### WHAT THE TASK ASKS:
Set down, please, exactly the lines below that run from the line with "obj.data.transform(world)" to the line with "cad_parts[member].parent = rigid_bodies[body]", both lines included.

### PROVIDED MATERIAL:
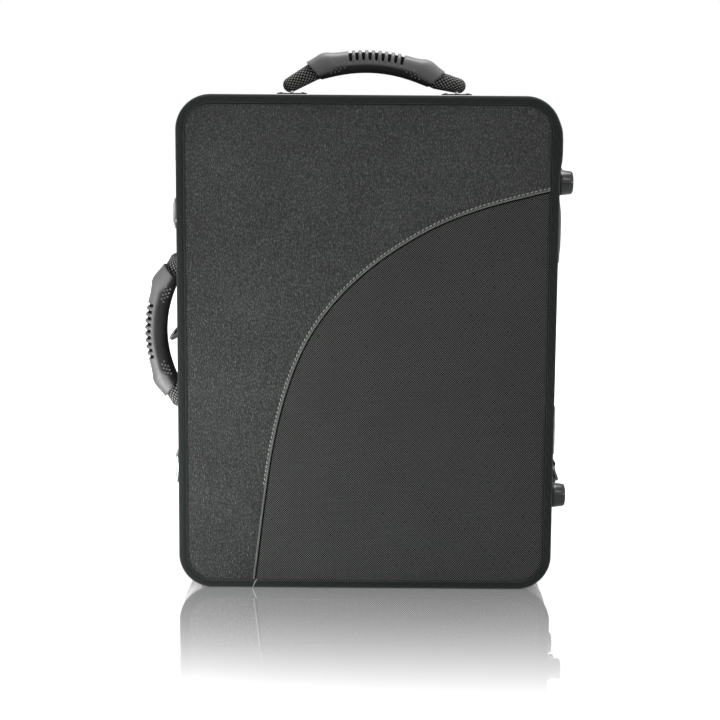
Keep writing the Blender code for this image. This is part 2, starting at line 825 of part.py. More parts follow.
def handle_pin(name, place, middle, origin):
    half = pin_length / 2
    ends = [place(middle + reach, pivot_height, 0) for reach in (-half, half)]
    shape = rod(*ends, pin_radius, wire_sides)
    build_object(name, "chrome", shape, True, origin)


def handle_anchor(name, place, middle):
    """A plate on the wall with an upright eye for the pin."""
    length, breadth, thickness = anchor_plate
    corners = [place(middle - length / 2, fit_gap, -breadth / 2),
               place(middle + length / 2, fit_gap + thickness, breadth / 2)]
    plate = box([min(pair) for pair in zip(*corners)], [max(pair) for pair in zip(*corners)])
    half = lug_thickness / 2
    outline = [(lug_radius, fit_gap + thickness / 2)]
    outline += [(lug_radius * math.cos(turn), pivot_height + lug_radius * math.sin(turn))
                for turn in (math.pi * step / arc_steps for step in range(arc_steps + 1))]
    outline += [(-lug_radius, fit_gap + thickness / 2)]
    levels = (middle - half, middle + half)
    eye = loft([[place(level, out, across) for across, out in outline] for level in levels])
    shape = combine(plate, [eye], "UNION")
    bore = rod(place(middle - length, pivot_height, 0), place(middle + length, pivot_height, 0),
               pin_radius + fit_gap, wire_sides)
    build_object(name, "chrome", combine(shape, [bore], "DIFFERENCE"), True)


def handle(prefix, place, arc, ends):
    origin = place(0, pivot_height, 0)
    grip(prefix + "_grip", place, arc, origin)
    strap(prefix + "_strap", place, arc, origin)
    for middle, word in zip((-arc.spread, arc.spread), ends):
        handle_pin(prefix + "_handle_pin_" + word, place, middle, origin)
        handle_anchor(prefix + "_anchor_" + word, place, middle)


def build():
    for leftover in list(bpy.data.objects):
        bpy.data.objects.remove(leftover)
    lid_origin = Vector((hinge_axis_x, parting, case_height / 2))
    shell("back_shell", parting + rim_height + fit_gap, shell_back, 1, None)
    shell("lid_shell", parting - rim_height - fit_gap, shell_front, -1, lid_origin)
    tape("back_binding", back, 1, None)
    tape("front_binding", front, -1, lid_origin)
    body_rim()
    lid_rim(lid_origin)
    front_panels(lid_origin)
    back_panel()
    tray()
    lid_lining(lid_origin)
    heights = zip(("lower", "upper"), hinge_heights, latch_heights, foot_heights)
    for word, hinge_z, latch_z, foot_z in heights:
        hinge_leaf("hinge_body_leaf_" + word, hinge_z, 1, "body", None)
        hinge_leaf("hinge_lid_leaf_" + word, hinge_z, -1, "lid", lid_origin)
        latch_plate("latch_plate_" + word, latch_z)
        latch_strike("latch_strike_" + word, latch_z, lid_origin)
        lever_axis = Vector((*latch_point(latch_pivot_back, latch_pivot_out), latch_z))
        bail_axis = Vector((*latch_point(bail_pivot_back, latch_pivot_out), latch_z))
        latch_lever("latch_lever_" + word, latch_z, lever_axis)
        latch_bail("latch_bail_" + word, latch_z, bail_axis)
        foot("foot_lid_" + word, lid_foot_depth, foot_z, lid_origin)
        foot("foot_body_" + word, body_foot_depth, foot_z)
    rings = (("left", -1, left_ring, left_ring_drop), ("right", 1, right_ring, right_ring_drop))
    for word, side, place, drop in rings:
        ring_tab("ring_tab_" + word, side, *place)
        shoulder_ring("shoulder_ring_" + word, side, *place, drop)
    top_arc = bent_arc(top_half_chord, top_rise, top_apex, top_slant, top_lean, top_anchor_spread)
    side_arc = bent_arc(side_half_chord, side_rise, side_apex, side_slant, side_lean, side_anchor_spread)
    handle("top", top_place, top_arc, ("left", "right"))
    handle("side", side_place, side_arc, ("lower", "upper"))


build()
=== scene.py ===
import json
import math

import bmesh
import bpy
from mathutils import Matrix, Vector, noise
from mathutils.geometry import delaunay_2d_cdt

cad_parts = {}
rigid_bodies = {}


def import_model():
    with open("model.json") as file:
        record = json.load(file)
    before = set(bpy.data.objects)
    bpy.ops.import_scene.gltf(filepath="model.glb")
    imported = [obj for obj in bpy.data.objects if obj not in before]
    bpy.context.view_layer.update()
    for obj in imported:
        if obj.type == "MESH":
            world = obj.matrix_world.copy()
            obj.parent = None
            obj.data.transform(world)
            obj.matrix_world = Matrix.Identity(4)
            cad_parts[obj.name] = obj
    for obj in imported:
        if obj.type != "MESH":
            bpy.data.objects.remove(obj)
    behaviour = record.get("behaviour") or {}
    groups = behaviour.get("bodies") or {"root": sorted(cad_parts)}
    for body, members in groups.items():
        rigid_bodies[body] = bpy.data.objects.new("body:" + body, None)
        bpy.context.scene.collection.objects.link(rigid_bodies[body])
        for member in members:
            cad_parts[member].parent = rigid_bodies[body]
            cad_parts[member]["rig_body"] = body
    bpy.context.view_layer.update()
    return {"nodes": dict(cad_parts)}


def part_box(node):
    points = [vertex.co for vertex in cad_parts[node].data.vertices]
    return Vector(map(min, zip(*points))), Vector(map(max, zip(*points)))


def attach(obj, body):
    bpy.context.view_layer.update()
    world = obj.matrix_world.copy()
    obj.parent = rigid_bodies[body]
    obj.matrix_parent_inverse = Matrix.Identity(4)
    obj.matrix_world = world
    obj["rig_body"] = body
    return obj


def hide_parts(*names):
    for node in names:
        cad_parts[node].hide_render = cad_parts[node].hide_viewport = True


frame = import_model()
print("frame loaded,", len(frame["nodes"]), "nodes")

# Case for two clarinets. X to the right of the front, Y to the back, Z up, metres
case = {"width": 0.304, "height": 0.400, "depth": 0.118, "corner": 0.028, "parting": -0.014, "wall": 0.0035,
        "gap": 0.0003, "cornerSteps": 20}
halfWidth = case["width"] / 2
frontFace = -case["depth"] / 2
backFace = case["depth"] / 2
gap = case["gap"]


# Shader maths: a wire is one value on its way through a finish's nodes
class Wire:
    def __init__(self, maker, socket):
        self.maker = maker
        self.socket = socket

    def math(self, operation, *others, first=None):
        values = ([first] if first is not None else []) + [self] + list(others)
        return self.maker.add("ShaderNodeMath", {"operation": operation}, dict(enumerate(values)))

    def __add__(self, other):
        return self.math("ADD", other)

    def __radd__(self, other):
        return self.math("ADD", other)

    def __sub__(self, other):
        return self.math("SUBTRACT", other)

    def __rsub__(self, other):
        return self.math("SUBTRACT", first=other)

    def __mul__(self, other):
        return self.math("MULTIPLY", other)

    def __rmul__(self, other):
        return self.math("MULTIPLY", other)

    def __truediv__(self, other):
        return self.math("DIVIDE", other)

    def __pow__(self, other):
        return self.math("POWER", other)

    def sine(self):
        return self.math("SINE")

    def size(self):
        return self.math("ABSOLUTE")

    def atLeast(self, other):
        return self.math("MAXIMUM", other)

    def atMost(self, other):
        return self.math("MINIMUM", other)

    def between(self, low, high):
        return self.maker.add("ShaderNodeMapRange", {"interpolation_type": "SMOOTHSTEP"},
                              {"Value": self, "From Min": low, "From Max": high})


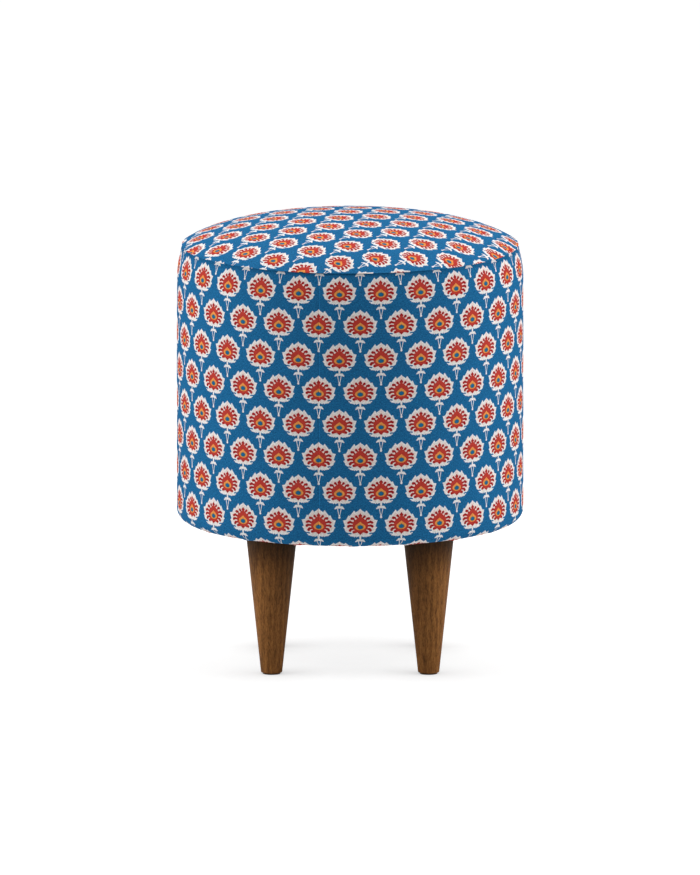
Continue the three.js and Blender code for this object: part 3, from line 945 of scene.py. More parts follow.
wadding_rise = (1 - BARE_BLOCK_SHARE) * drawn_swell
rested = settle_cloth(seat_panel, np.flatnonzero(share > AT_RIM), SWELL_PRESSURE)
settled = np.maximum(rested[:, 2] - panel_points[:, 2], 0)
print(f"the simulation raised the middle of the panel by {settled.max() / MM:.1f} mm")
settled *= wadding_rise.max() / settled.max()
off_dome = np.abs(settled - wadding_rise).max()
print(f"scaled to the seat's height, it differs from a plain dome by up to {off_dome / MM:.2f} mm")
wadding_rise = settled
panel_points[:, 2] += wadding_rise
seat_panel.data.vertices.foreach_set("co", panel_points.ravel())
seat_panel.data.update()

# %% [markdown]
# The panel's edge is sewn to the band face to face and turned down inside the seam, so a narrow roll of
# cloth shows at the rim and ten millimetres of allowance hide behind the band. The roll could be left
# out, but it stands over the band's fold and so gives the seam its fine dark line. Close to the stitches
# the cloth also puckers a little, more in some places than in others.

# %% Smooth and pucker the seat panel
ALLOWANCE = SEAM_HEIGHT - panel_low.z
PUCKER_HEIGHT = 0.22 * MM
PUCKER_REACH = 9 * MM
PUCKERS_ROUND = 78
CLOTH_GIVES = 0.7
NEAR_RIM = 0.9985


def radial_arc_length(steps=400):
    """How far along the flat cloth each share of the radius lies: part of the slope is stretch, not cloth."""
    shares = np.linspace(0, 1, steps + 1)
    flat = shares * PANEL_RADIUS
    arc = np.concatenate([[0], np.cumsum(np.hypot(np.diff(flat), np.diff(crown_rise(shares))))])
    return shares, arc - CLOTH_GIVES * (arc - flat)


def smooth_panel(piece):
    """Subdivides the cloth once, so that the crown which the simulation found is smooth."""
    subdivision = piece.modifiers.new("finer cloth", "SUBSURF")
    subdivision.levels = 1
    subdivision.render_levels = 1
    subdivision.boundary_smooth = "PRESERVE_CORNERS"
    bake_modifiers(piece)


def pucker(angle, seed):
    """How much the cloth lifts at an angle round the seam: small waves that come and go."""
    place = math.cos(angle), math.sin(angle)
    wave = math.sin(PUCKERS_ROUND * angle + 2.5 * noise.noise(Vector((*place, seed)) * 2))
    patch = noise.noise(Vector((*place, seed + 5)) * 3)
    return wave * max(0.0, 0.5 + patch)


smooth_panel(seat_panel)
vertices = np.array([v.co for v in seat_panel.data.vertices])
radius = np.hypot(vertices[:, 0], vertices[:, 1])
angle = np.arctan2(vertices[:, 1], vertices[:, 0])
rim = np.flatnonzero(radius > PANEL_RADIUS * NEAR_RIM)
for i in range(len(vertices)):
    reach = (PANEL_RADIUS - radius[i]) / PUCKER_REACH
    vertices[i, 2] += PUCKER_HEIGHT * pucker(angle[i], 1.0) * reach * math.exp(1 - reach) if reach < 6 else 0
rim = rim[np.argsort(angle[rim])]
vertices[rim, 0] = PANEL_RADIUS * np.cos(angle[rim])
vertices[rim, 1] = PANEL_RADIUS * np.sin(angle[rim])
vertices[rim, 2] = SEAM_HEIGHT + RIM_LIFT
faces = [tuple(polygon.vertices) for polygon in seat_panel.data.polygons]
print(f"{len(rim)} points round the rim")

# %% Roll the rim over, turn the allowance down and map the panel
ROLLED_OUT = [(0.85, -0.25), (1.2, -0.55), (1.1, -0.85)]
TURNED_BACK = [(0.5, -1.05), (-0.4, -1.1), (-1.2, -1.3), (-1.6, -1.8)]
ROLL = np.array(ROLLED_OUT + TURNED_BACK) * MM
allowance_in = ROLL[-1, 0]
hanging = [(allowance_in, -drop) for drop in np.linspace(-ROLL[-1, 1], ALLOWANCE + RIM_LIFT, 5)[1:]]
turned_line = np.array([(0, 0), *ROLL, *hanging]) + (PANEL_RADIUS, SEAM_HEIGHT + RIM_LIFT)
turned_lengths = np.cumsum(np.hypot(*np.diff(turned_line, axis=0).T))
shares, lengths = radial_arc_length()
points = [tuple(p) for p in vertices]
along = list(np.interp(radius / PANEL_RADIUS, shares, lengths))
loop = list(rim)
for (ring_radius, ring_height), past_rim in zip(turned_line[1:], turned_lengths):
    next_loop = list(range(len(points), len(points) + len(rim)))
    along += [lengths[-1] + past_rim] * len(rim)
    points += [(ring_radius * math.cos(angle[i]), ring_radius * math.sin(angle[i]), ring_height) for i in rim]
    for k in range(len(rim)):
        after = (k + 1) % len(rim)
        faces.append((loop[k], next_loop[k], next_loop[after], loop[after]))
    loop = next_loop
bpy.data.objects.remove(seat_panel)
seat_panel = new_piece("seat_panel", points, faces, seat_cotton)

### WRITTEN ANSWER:
            obj.data.transform(world)
            obj.matrix_world = Matrix.Identity(4)
            cad_parts[obj.name] = obj
    for obj in imported:
        if obj.type != "MESH":
            bpy.data.objects.remove(obj)
    behaviour = record.get("behaviour") or {}
    groups = behaviour.get("bodies") or {"root": sorted(cad_parts)}
    for body, members in groups.items():
        rigid_bodies[body] = bpy.data.objects.new("body:" + body, None)
        bpy.context.scene.collection.objects.link(rigid_bodies[body])
        for member in members:
            cad_parts[member].parent = rigid_bodies[body]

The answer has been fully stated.